In reality, however, home automation promises to be and can be a whole lot more than this. I believe, personally, that the capabilities of home automation are limited only by our imaginations. But, I’ll get to see some of these later.
A Dream Deferred
In our society, we made some relative peace with the automation of all manner of processes. Computers, software and robots have obsoleted countless jobs while creating countless others. Having a land-line is starting to be considered passe, and sending “snail mail” is positively ancient. People don’t calculate square roots and cosines by hands, and the calculators that children use in school are really small computers that plot graphs and resolve equations. Why then, do we still turn lights on and off roughly the same way we did 100 years ago? And why then, does the notion of home automation evoke Rube-Goldbergian imagery in most people’s minds? Why is it that, like the flying car, the “home of the future” dried up in our collective consciousness like a raisin in the sun?
Home automation has long been one of those sci-fi things that never really materialized. I’ve read many accounts suggesting that it is over-engineering at its finest. Why spend a bunch of money on something that saves you the five seconds it takes to get up off the couch and toggle a switch? I’ve even brought up the subject and had it suggested to me that I was encouraging laziness – that the valuable exercise of toggling that rocker was the last line of defense between a tenuous grasp on health and a society where morbidly obese is the new thin.
Why It Has Yet to Really Catch On
I think there are a number of reasons that home automation has been slow in developing and capturing the world’s imagination. First off, unlike a killer app or the Sham-Wow, it requires multi-faceted expertise. Someone has to know enough EE to build the components, enough about home electricity to wire them up, enough about home improvement to complete any necessary carpentry tasks, and enough about programming to design and deploy the logic. Oh, and they probably have to be good with people as well, since these things aren’t going to install themselves. So, find me a person with all of these skills and an interest in putting them into what has historically been a non-starter, and you’ve got a major head start on the industry.
Another preventative factor is the current state of product offerings. Some years back, X10 emerged as a concept, allowing signals to be sent over home electricity, effectively allowing one appliance to send a message to another. Full of promise, this new technology took off to some degree, and stores eventually picked up (and, in most cases, later dropped) this line of products. As they proved too expensive and cumbersome for prime time, the outfits from which home automation hardware could be purchased took to the world of catalogs and infomercials (e.g. the aforementioned Clapper). This vibe still persists. A classy home automation site looks like a QVC catalog or Skymall, and a less classy one looks like some kind of MySpace nightmare potentially not safe for work (it is, don’t worry). This image is not lost on consumers that happen onto it – the whole industry feels like the “wave of the future” in the same way that the Chia Pet revolutionized gardening.
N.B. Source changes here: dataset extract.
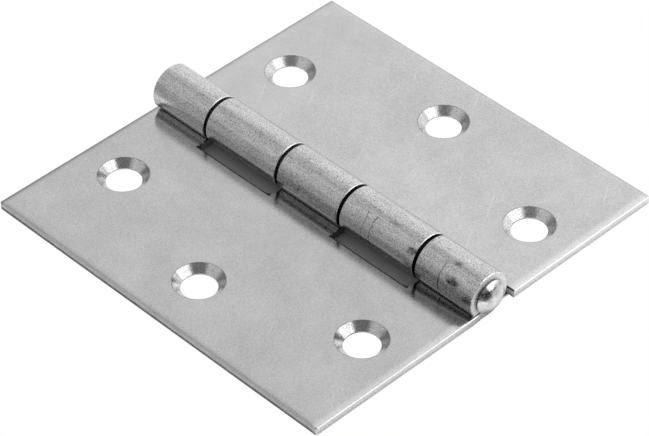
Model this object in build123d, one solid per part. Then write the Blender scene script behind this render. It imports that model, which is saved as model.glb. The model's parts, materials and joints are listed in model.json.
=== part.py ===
from build123d import *
import math
import os

# Steel butt hinge with rolled knuckles, lying open and flat, in millimetres.
# X runs across the leaves, Y along the pin and Z up. The leaves' backs lie on
# Z = 0 and the pin's axis is straight above the Y axis. The front leaf, with
# three knuckles, is on -X and the rear leaf, with two, is on +X.

# Leaves
HINGE_LENGTH = 75.0  # along the pin
LEAF_REACH = 38.25  # from the pin's axis to a leaf's outer edge
SHEET = 1.5
CORNER_ROUND = 0.35  # the leaves' outer corners, seen from above
EDGE_BREAK = 0.12  # bevel along every rim of the pressed blank

# Pin, with a riveted head at each end
PIN_DIAMETER = 5.3
PIN_CLEARANCE = 0.05  # on the radius inside the knuckles, and behind the heads
HEAD_DIAMETER = 6.2
HEAD_RIM = 0.4
HEAD_DOME = 1.3
HEAD_ROUND = 0.15

# Knuckles, by their length along the pin; the end knuckles take what is left
CENTRE_KNUCKLE = 14.0
INNER_KNUCKLE = 16.5
KNUCKLE_GAP = 0.7
END_SET_BACK = 0.15  # of the end knuckles from the leaf's ends
SLOPE_START = 3.3  # where the sheet's end slopes back to them, measured from the pin's axis
SLOPE_END = 1.7

# Free end of the curl, which stops just above its own leaf
CURL_END_ANGLE = 54.0  # its corner at the pin, in degrees below the pin's level
CURL_END_GAP = 0.05
CURL_OUTER_ROUND = 0.7

# Notches that clear the other leaf's knuckles
NOTCH_CLEARANCE = 1.45
NOTCH_ROUND = 1.3

# Screw holes, countersunk on the side that the knuckles stand on
SCREW_HOLE = 6.2
COUNTERSINK = 8.8
COUNTERSINK_ANGLE = 90.0
OUTER_HOLE_INSET = 19.05  # from the leaf's outer edge
MIDDLE_HOLE_INSET = 10.15  # from the leaf's outer edge
HOLE_END_INSET = 9.3  # from the leaf's ends

CURL_INNER_ROUND = 1.5 * EDGE_BREAK  # wide enough for the bevel to turn round it
BORE_RADIUS = PIN_DIAMETER / 2 + PIN_CLEARANCE
KNUCKLE_RADIUS = BORE_RADIUS + SHEET
AXIS_HEIGHT = KNUCKLE_RADIUS
NOTCH_EDGE = KNUCKLE_RADIUS + NOTCH_CLEARANCE

# Knuckle ends on the far half, measured from the hinge's middle
LEAF_END = HINGE_LENGTH / 2
BARREL_END = LEAF_END - END_SET_BACK
CENTRE_END = CENTRE_KNUCKLE / 2
INNER_START = CENTRE_END + KNUCKLE_GAP
INNER_END = INNER_START + INNER_KNUCKLE
OUTER_START = INNER_END + KNUCKLE_GAP


def leaf_section():
    """Section of a leaf on +X: the sheet runs flat to the pin, passes under it and curls back over it."""
    angle = math.radians(CURL_END_ANGLE)
    inner_corner = (BORE_RADIUS * math.cos(angle), AXIS_HEIGHT - BORE_RADIUS * math.sin(angle))
    end_height = SHEET + CURL_END_GAP
    outer_corner = (math.sqrt(KNUCKLE_RADIUS**2 - (AXIS_HEIGHT - end_height) ** 2), end_height)
    curl = Pos(0, AXIS_HEIGHT) * (Circle(KNUCKLE_RADIUS) - Circle(BORE_RADIUS))
    below_end = ((outer_corner[0], 0), (0, 0), (0, inner_corner[1]))
    curl -= make_face(Polyline(inner_corner, outer_corner, *below_end, close=True))
    for corner, radius in ((outer_corner, CURL_OUTER_ROUND), (inner_corner, CURL_INNER_ROUND)):
        vertex = curl.vertices().sort_by_distance(corner)[0]
        curl = fillet(vertex, min(radius, SHEET / 2))
    return curl + Pos(LEAF_REACH / 2, SHEET / 2) * Rectangle(LEAF_REACH, SHEET)


def notch(start, end):
    """Cutter for a notch in a leaf on +X, from start to end along Y, with its inside corners rounded."""
    depth = KNUCKLE_RADIUS + NOTCH_EDGE
    outline = Pos(NOTCH_EDGE - depth / 2, (start + end) / 2) * Rectangle(depth, end - start)
    corners = [v for v in outline.vertices() if v.X > 0 and abs(v.Y) < LEAF_END]
    return extrude(fillet(corners, NOTCH_ROUND), 2 * KNUCKLE_RADIUS)


def end_trim():
    """Cutter that sets a leaf's far end knuckle back; the sheet's end slopes to it just before the curl."""
    reach = 2 * KNUCKLE_RADIUS
    slope = [(SLOPE_START, LEAF_END), (SLOPE_END, BARREL_END)]
    past_slope = [(-reach, BARREL_END), (-reach, LEAF_END)]
    curl_start = extrude(make_face(Polyline(*slope, *past_slope, close=True)), AXIS_HEIGHT)
    over_sheet = Box(reach, reach, reach, align=Align.MIN)
    over_pin = Box(2 * reach, reach, reach, align=(Align.CENTER, Align.MIN, Align.MIN))
    return curl_start + Pos(0, BARREL_END, SHEET) * over_sheet + Pos(0, BARREL_END, AXIS_HEIGHT) * over_pin


def deburred(blank):
    """The blank with every rim that the press left square broken by a small bevel."""
    walls = blank.faces().filter_by(lambda face: abs(face.normal_at().Z) < 0.001)
    rims = walls.edges() - walls.edges().filter_by(Axis.Z)
    return chamfer(rims, EDGE_BREAK)


def screw_hole(x, y):
    """Cutter for a through hole whose cone opens at the leaf's top face."""
    cone_depth = (COUNTERSINK - SCREW_HOLE) / 2 / math.tan(math.radians(COUNTERSINK_ANGLE / 2))
    upwards = (Align.CENTER, Align.CENTER, Align.MIN)
    shank = Cylinder(SCREW_HOLE / 2, SHEET, align=upwards)
    cone = Pos(0, 0, SHEET - cone_depth) * Cone(SCREW_HOLE / 2, COUNTERSINK / 2, cone_depth, align=upwards)
    return Pos(x, y, 0) * (shank + cone)


def leaf(cutters):
    """A leaf on +X, with its curl and screw holes, and cut by the cutters."""
    blank = extrude(Plane.XZ * leaf_section(), LEAF_END, both=True)
    for cutter in cutters:
        blank -= cutter
    outer_corners = blank.edges().filter_by(Axis.Z).group_by(Axis.X)[-1]
    blank = deburred(fillet(outer_corners, CORNER_ROUND))
    hole_end = LEAF_END - HOLE_END_INSET
    for y in (-hole_end, hole_end):
        blank -= screw_hole(LEAF_REACH - OUTER_HOLE_INSET, y)
    return blank - screw_hole(LEAF_REACH - MIDDLE_HOLE_INSET, 0)


def front_leaf():
    """Three-knuckle leaf, with a notch for each knuckle of the rear leaf and its end knuckles set back."""
    far_cutters = [notch(CENTRE_END, OUTER_START), end_trim()]
    near_cutters = [mirror(cutter, about=Plane.XZ) for cutter in far_cutters]
    return mirror(leaf(far_cutters + near_cutters), about=Plane.YZ)


def rear_leaf():
    """Two-knuckle leaf, cut away for the front leaf's centre and end knuckles."""
    spans = [(-LEAF_END, -INNER_END), (-INNER_START, INNER_START), (INNER_END, LEAF_END)]
    return leaf([notch(start, end) for start, end in spans])


def hinge_pin():
    """Pin through all the knuckles, with a low domed head at each end that keeps it in."""
    radius = PIN_DIAMETER / 2
    head_radius = HEAD_DIAMETER / 2
    head_back = BARREL_END + PIN_CLEARANCE
    shoulder = head_back + HEAD_RIM
    tip = shoulder + HEAD_DOME
    dome_radius = (head_radius**2 + HEAD_DOME**2) / (2 * HEAD_DOME)
    dome = RadiusArc((head_radius, shoulder), (0, tip), -dome_radius)
    side = Polyline((radius, 0), (radius, head_back), (head_radius, head_back), (head_radius, shoulder))
    axis = Line((0, 0), (0, tip))
    far_half = make_face([axis, dome, *side.edges(), Line((0, 0), (radius, 0))])
    rims = far_half.vertices().group_by(Axis.X)[-1]
    far_half = fillet(rims, min(HEAD_ROUND, (head_radius - radius) / 2))
    far_end = revolve(far_half, Axis.Y)
    return Pos(0, 0, AXIS_HEIGHT) * (far_end + mirror(far_end, about=Plane.XZ))


os.makedirs("parts", exist_ok=True)
export_step(front_leaf(), "parts/front_leaf.step")
export_step(rear_leaf(), "parts/rear_leaf.step")
export_step(hinge_pin(), "parts/hinge_pin.step")
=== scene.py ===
import json
import math
from types import SimpleNamespace

import bpy
from mathutils import Matrix, Vector

# Steel butt hinge lying open on a white table. Everything is in metres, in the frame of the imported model:
# X runs across the leaves, Y along the pin and Z up. Shader patterns are written in millimetres.

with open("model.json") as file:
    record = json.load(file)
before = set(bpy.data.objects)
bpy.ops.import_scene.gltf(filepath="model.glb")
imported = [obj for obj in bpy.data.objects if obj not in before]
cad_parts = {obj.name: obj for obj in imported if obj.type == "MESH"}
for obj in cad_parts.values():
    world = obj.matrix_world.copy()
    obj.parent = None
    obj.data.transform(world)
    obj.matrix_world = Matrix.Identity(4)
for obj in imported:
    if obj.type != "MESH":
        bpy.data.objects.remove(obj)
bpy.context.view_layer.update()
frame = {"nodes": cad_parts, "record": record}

MM = 0.001

# Places on the hinge, in millimetres
SHEET_TOP = 1.5
CONE_RADIUS = 4.4
LEAF_REACH = 38.25
LEAF_END = 37.5
NOTCH_EDGE = 5.65
NOTCHES = {"front": (7.0, 24.9), "rear": (24.2, 37.5)}  # as distances from the middle of the pin
EDGE_BREAK = 0.14  # the bevel round the leaves, which the rolled edge stops at
END_ROLL = (1.8, 0.33)  # width and depth of the edge that shearing rolled down
SIDE_ROLL = (1.2, 0.10)

# Heights, in millimetres, of two painted lines along the curl's free edge, painted shade under it and a
# painted highlight on its corner, and how they drop to the near end
GAP_SHADE_LINE = (2.4, 2.95)
EDGE_HIGHLIGHT_LINE = (3.26, 3.50)
CURL_DROP = -0.65

# Tones of the steel, and where the two leaves differ. The sheet's change is painted shade, darker on the
# front leaf.
STEEL_TONE = 0.62
DARKEST_TONE = 0.03
# The pin's tone is raised above the leaves' partly as painted light on its head
PIN_TONE = 0.74
# Dark tone: painted shade on the head's side, and the tone of the dark shank
PIN_DARK_TONE = 0.12
SHEET_PAINTED_SHADE = {"front": -0.11, "rear": -0.01}
# The end faces' tones: partly the cut steel's own lighter tone, partly painted light
END_FACE_TONE_AND_LIGHT = {"front": 0.85, "rear": 0.93}
CONE_ROUGHNESS_CHANGE = {"front": -0.04, "rear": 0.06}

# Painted shade and wear on the knuckles. Low barrel shade: start and end along the pin, and what painted
# shade adds to the tone low on the barrel.
# Spots: place, radius and what they add. Scores: places along the pin.
LOW_BARREL_SHADE = {"front": ((-37.5, -24.9, -0.46), (-7.0, 7.0, -0.32)), "rear": ((-24.2, -7.7, -0.16),)}
SPOTS = {
    "front": ((-3.6, -32.8, 6.4, 1.2, -1.0), (-1.3, -31.8, 8.2, 0.7, -0.8), (-4.1, -36.2, 5.0, 1.1, -0.5)),
    "rear": ((-3.2, -23.4, 6.9, 1.0, -1.0), (-3.9, -23.4, 4.6, 0.9, -0.6), (-1.5, -18.0, 8.1, 0.8, -0.5)),
}
SCORES = {"front": (-30.0,), "rear": (-12.7, -14.6)}
# Painted dark reflections on the pin's head: place, radius and what they add
HEAD_DARK_REFLECTIONS = ((-1.9, -38.3, 5.7, 1.5, -0.85), (1.6, -38.2, 6.4, 0.8, -0.5))

# Camera, fitted to the edges, holes and knuckle gaps that the photograph shows
CAMERA_PLACE = (-0.28394, -0.29951, 0.36074)
CAMERA_AZIMUTH = 43.463
CAMERA_ELEVATION = 41.366
CAMERA_ROLL = 1.136
CAMERA_LENS = 184.28
CAMERA_SENSOR = 36.0
CAMERA_CLIP_START = 0.05

# Studio light: the sky's lobes by azimuth (from +Y towards +X), elevation, what they add, and the
# angles from their middle at which they are full and gone
SKY_BASE = 0.66
SKY_DARKEST = 0.2
SKY_LOBES = {
    "back_right": (78, 14, 0.34, 14, 72),
    "key_halo": (115, 48, 0.36, 8, 42),
    "horizon_left": (-8, 3, -0.46, 12, 43),
    "floor_left": (-68, 0, -0.22, 8, 40),
    "camera_side": (-136, 47, -0.58, 12, 36),
    "behind_camera": (-168, 3, -0.50, 14, 34),
    "far_floor": (14, -12, -0.50, 12, 34),
    "overhead_seam": (4, 58, -0.13, 3, 15),
    "behind_key": (146, 28, -0.55, 14, 34),
}
GROUND_FADE = (-0.58, -0.18)  # heights on the unit sphere between which the white ground fades out
KEY_AZIMUTH = 152.0
KEY_ELEVATION = 34.0
KEY_DISTANCE = 0.3
KEY_SIZE = 0.26
KEY_RADIANCE = 0.95

FLOOR_DROP = 0.00005
FLOOR_SIZE = 4.0
SHADE_REACH = 0.012
NOTCH_AREA = (5.9, 36.0)  # half width and length, in millimetres, of the floor seen through notches


def direction(azimuth, elevation):
    """Unit vector at an azimuth, from +Y towards +X, and an elevation, both in degrees."""
    a = math.radians(azimuth)
    e = math.radians(elevation)
    return Vector((math.sin(a) * math.cos(e), math.cos(a) * math.cos(e), math.sin(e)))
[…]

But, putting aside those respectively logistical and marketing concerns, there are some very bland business concerns such as price points and public interest/demand. In terms of the former, getting “classy”, non-DIY home automation has historically required hiring a contractor to wire everything up for very “classy”, non middle class prices. Basketball players and rock stars can have lights that dim when they say “computer, dim lights”, but you can’t. And, in terms of public interest, most people wonder if it really matters if they can turn off their lights from the couch, and they think of office bathroom auto-lights that turn out if you don’t wave your arms around every 30 seconds.
Getting Off On the Wrong Foot
Let’s forget all that. I don’t mean for the purposes of this article, but in general. The home automation movement is, I believe (and if I have anything to say about it) going to take off in earnest. Belkin and other non-catalog vendors are starting to take an interest. Green concerns are taking notice. The general public is slowly coming around. Pretty soon, things are going to perk up.
And, here’s why. It isn’t about turning your lights on from the couch. It’s about your home being intelligent and anticipating your needs the way your phone and computer do. It’s about pulling up into your driveway and having your home notice that you’ve arrived, unlocking the door, and turning on some lights for you. It’s about windows and doors that are smart enough to sound an alarm when they’re opened or broken. It’s about scheduling non-essential appliances to run at times of day when things are cheaper. It’s about heating and cooling your home not on a manual schedule, but on one that minimizes your monthly bill. It’s about a refridgerator that notices when you’re running low on eggs. It’s about getting an email or an alert on your phone when you’re due to change your furnace filter. It’s about walking from room to room listening to a Led Zeppelin song and having the music follow you wherever you go. It’s about keeping your pets off the counter even when you’re not home. It’s about putting an exciting new face on the thing that provides the most comfort and the most hours spent in life.
This deffered dream is going to exploded. But… in a good way. So, buckle up and get ready for a fun ride.